Young? Old? Poor? The confusion is no surprise. It was never really clear what Boots Girl wanted either. Sex trafficking in Europe? Too depressing. A documentary on what “populism” is? Too complicated. Of course, Boots Girl didn’t really exist. She was the corporation’s paranoia about its future, anthropomorphised into the palatable image of a young retail worker. Boots Girl may have been “Robert Dyas Man”. A mixture of anxiety over the Brexit referendum result, and the rising non-payment of the licence fee, combined with the increasingly unfounded fear that the channel faced an oblivion of irrelevance in the digital age.

Why does this obsession persist? A common trope of people who work at the BBC, and indeed television at large, is that they are card-carrying members of the “metropolitan liberal elite”. This is partly true, but it ignores a much more interesting psychology: those who work in the industry are obsessed with trying to understand and speak to people who are not like them. This usually means people who voted for Brexit, encounter London when their team is playing away, and think Soho House sounds like a brothel.

Particularly since 2016, this endeavour to understand this section of the country has seen no shortage of content and documentaries. Most have failed. The Mighty Redcar, a well-made documentary set in the Yorkshire coastal town, was regarded during my time in TV as the gold standard in how to reach the parents of Boots Girl. Despite being one of the broadcaster’s first serious forays into Brexitland, the programme virtually ignored anything that might have explained why 66 per cent of the town chose to vote Leave. It shed 200,000 viewers after its first episode.

Looking at the breakdown of data on “C2DEs” in the Ofcom report gives a more specific picture of how the BBC is failing to reach this audience. The difference between the reach for BBC television between the “affluent” and “poor” is nonexistent — a mere percentage point. By contrast with Iplayer, BBC Sounds and the News Homepage (a stronger crystallisation of its worldview), there is half the difference between the two groups, with just a 30 per cent reach for the “DEs” (four per cent for BBC Sounds) This is what is giving the BBC leadership sleepless nights — the failure of its “digital first” strategy to reach this audience.

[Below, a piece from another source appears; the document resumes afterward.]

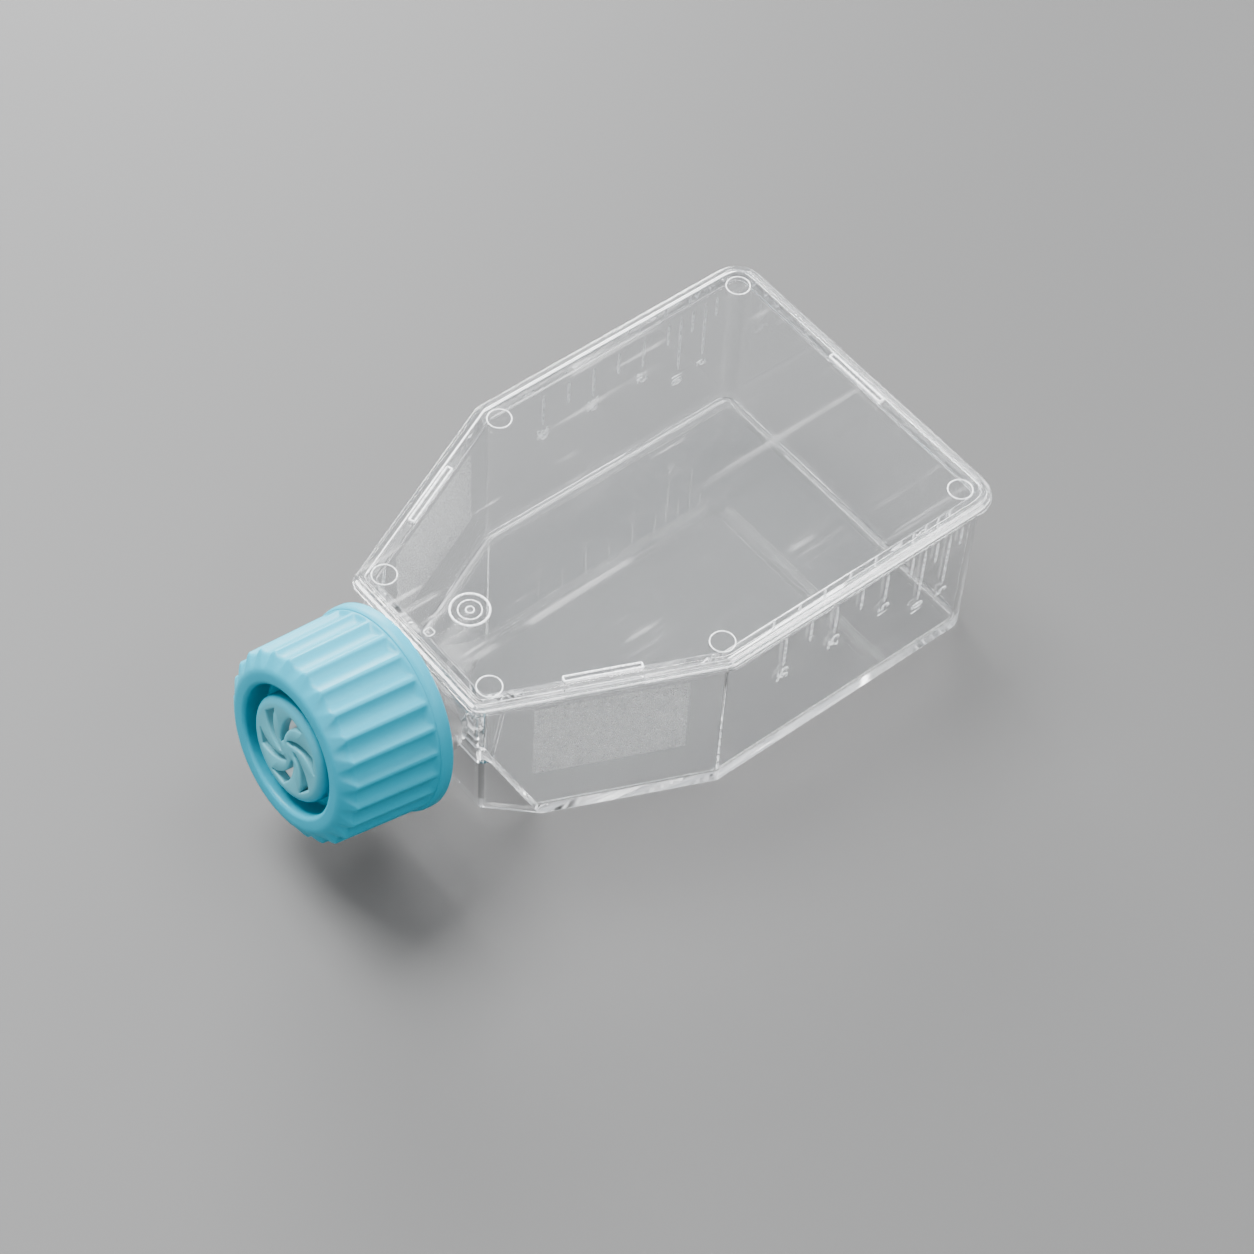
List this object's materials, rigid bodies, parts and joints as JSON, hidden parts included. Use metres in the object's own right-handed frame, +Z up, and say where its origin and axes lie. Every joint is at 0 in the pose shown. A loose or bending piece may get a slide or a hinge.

Attempting to breach this gap on its digital platforms with “lighter content” in drama, sports and entertainment is indeed bizarre. For a BBC management that regards itself incapable of doing the right thing, it is probably considered the safest, if not the only option, to fulfil its elusive goal of truly representing everyone in Britain. This “dumbing down” option has largely been brought about by a culture of self-flagellation amongst its management driven by an ongoing obsession with “representation” and “diversity”. Before this year’s Ofcom report came the Diversity Commission Report — which had nothing to say, given it found the BBC does a very good job of representing “minorities”. This didn’t stop it from fizzling out into a set of Tim Chapmanesque commitments about continuing to have “difficult conversations” and “sharing data” with suppliers.

The BBC has lost its sense of purpose

In turning itself into a giant human resources department with a studio, the BBC has lost its sense of purpose. It is neither bold nor brave enough to represent the variety of voices now found in the country. It’s very hard to see creativity flourish, or indeed true diversity for that matter, when managerial edicts (based on false understandings of how to represent the country) are destined to meddle with whatever idea lands in the commissioners tray. This descent into a pathetic carnival of light entertainment, sport and drama is a sad fate for a broadcaster that still employs some talented people. Ironically, one worldview that does emerge from all of this is an increasingly strange, tick box attempt to appear to please everyone.

A recent BBC Sports promo for its World Cup coverage gave a particularly potent microcosm of this. Fat working class bloke? Yeah, but pop him in a Brazil shirt so he doesn’t look like a member of the EDL. Ethnic minority? Yeah, but have her being mansplained football by the fat bloke so the interaction seems plausible. At times, the corporation’s efforts to represent modern Britain end up so painfully contrived and patronising, it’s as if the BNP were seizing power and making bad satire about multiculturalism.

Reading the Ofcom report, it is interesting to note that the channel does tend to do well with an “older” audience outside of London. The small but loyal demographic of its audience is arguably a more concrete definition of the BBC’s lost audience. Instead of calling it “Boots Girl” or falling back on marketing terms, they might as well come out and write the white paper they really want to produce: how to win back the GB News viewer.

It wouldn’t make for a particularly long document. A better report would be how the broadcaster can use its licence fee mandate to become a platform for enabling a real diversity of voices, opinions and programmes found in the country, rather than a homogenous inconsequential blob of light entertainment with a Guardian-lite newsdesk. To succeed in doing this would evaporate the whole mystique of the culture wars. People shouldn’t have to put themselves through a Dan Wootton monologue to find out what a majority of the country thinks about the scale of immigration since 2016.

If the BBC does want to go down the “light” route, then it will increasingly risk becoming the precise opposite of what its worldview rightly strives for: elitist, patronising, out of touch. Just plain embarrassing. This whole affair has finally made me realise what Boots Girl really wants. Like the rest of us, she probably likes a bit of rubbish now and then, but also relevant journalism and the odd documentary that tries to explain the world. A good joke. Those staples of broadcasting the BBC used to define so well. If Boots Girl or indeed any of us lose sight of wanting that, the BBC should always be there to persuade us otherwise.